To do:
Quote exactly the lines from the start of the entries to the one with "FILL_STRENGTH = 0.22", both ends included.
— start Provided material —
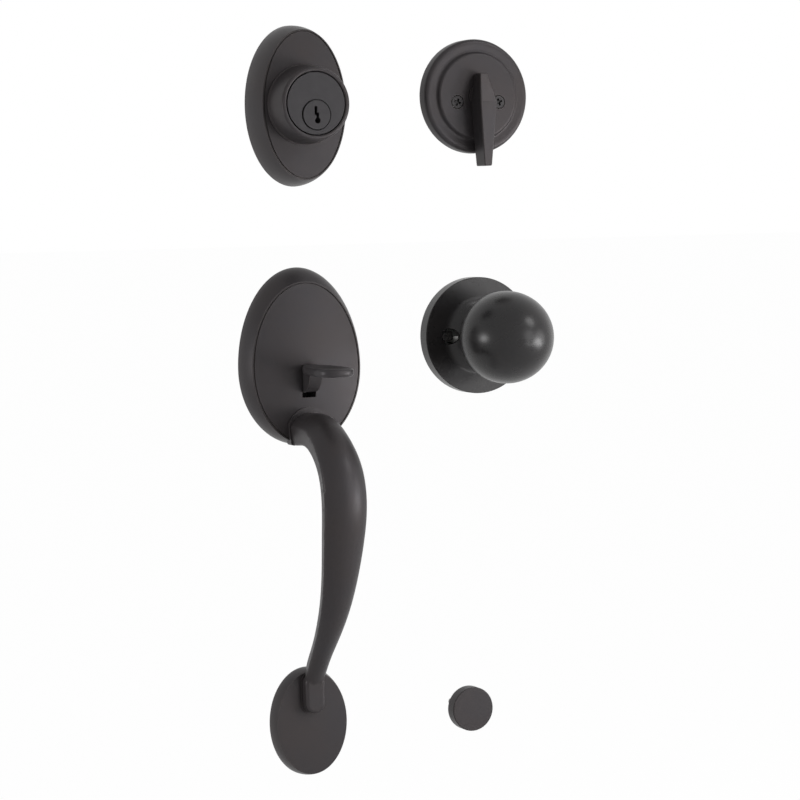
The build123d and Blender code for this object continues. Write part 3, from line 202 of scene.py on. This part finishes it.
# Camera
CAMERA_AZIMUTH = -24.5
CAMERA_ELEVATION = 4.0
CAMERA_ROLL = 1.25
CAMERA_DISTANCE = 1.555
CAMERA_TARGET = (0.06408, 0.0, -0.03197)
CAMERA_LENS = 119.25
CAMERA_SENSOR = 36.0
CAMERA_NEAREST = 0.05
CAMERA_FARTHEST = 100

# Floor and background
FLOOR_DROP = 0.04
FLOOR_SIZE = 60.0
FLOOR_COLOUR = (0.9, 0.9, 0.9, 1)
FLOOR_GLOW = 0.985
WHITE = (1, 1, 1, 1)
BACKGROUND_STRENGTH = 1.0
FILL_STRENGTH = 0.22

# Lamps: name, azimuth, elevation, distance from the middle, width and power in watts
LIGHT_MIDDLE = (0.055, 0.0, -0.04)
LAMPS = (
    ("key_right", 50, -12, 1.05, 0.5, 6.8),
    ("high_right", 40, 38, 1.05, 0.36, 2.2),
    ("near_right", 53, 0, 0.5, 0.3, 0.62),
    ("near_front", 24, 10, 0.62, 0.26, 0.5),
    ("low_front", 24, -14, 1.05, 0.26, 1.2),
    ("side_left", -93, 2, 1.05, 0.28, 2.8),
)


def deselect():
    """Leaves object mode with nothing selected."""
    if bpy.context.object and bpy.context.object.mode != "OBJECT":
        bpy.ops.object.mode_set(mode="OBJECT")
    bpy.ops.object.select_all(action="DESELECT")


def work_on(piece):
    """Makes one piece the only selected and active one."""
    deselect()
    piece.select_set(True)
    bpy.context.view_layer.objects.active = piece


def settle(piece):
    """Puts a piece's place, turn and size into its mesh."""
    work_on(piece)
    bpy.ops.object.transform_apply(location=True, rotation=True, scale=True)


def apply_modifier(piece, kind, **values):
    """Adds a modifier with its values and applies it."""
    work_on(piece)
    modifier = piece.modifiers.new(kind.title(), kind)
    for name, value in values.items():
        setattr(modifier, name, value)
    bpy.ops.object.modifier_apply(modifier=modifier.name)


def round_edges(piece, width, segments=3, angle=30):
    """Rounds the edges of a piece that are sharper than an angle in degrees."""
    apply_modifier(
        piece,
        "BEVEL",
        width=width * MM,
        segments=segments,
        limit_method="ANGLE",
        angle_limit=math.radians(angle),
        miter_outer="MITER_ARC",
    )


def smooth(piece, angle=35):
    """Shades a piece smooth, except at its edges that are sharper than an angle in degrees."""
    work_on(piece)
    bpy.ops.object.shade_smooth_by_angle(angle=math.radians(angle))
    apply_modifier(piece, "WEIGHTED_NORMAL", mode="FACE_AREA", weight=80, keep_sharp=True)


def resize_half(ring, half, ratio, centre):
    """Stretches one half of a ring away from its widest line."""
    for vertex in ring:
        vertex.select = (vertex.co.z - centre[2]) * half > SAME_HEIGHT
    bpy.ops.transform.resize(value=(1, 1, ratio), center_override=centre)


def close_ends(closing):
    """Closes the open loops of the piece in edit mode, by flat faces or by joining the loops."""
    bpy.ops.mesh.select_mode(type="EDGE")
    bpy.ops.mesh.select_all(action="DESELECT")
    bpy.ops.mesh.select_non_manifold(extend=False)
    if closing == "BRIDGE":
        bpy.ops.mesh.bridge_edge_loops()
    else:
        bpy.ops.mesh.edge_face_add()
    bpy.ops.mesh.select_all(action="SELECT")
    bpy.ops.mesh.normals_make_consistent(inside=False)
    bpy.ops.object.mode_set(mode="OBJECT")


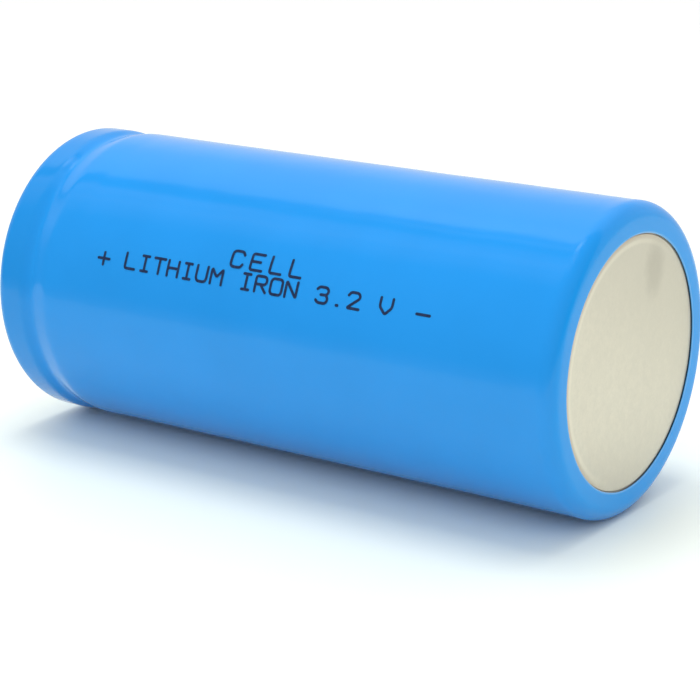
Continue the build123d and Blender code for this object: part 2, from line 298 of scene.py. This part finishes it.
— end Provided material —
Answer to the task:
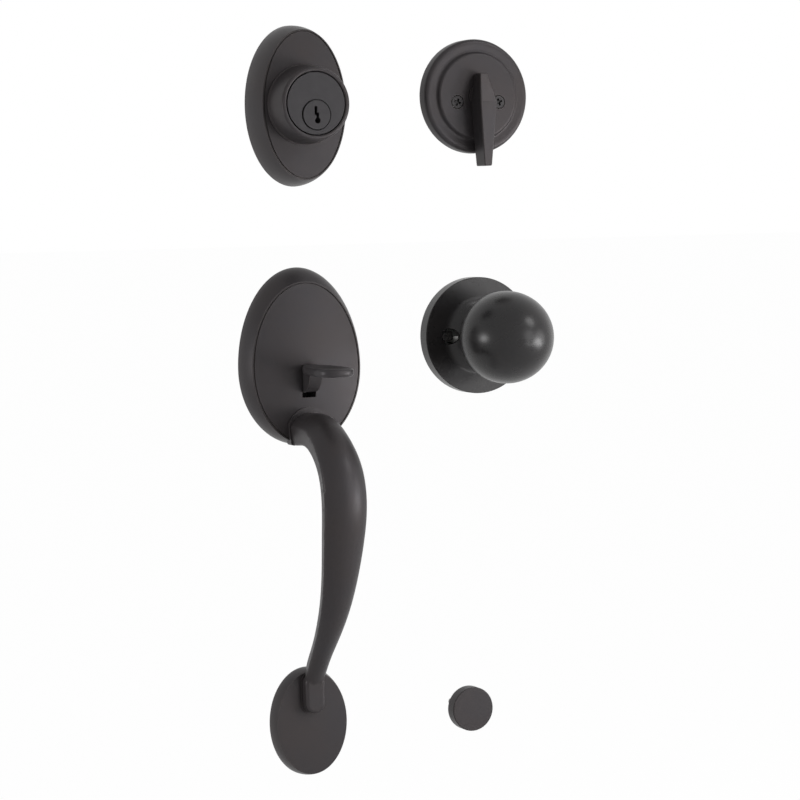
The build123d and Blender code for this object continues. Write part 3, from line 202 of scene.py on. This part finishes it.
# Camera
CAMERA_AZIMUTH = -24.5
CAMERA_ELEVATION = 4.0
CAMERA_ROLL = 1.25
CAMERA_DISTANCE = 1.555
CAMERA_TARGET = (0.06408, 0.0, -0.03197)
CAMERA_LENS = 119.25
CAMERA_SENSOR = 36.0
CAMERA_NEAREST = 0.05
CAMERA_FARTHEST = 100

# Floor and background
FLOOR_DROP = 0.04
FLOOR_SIZE = 60.0
FLOOR_COLOUR = (0.9, 0.9, 0.9, 1)
FLOOR_GLOW = 0.985
WHITE = (1, 1, 1, 1)
BACKGROUND_STRENGTH = 1.0
FILL_STRENGTH = 0.22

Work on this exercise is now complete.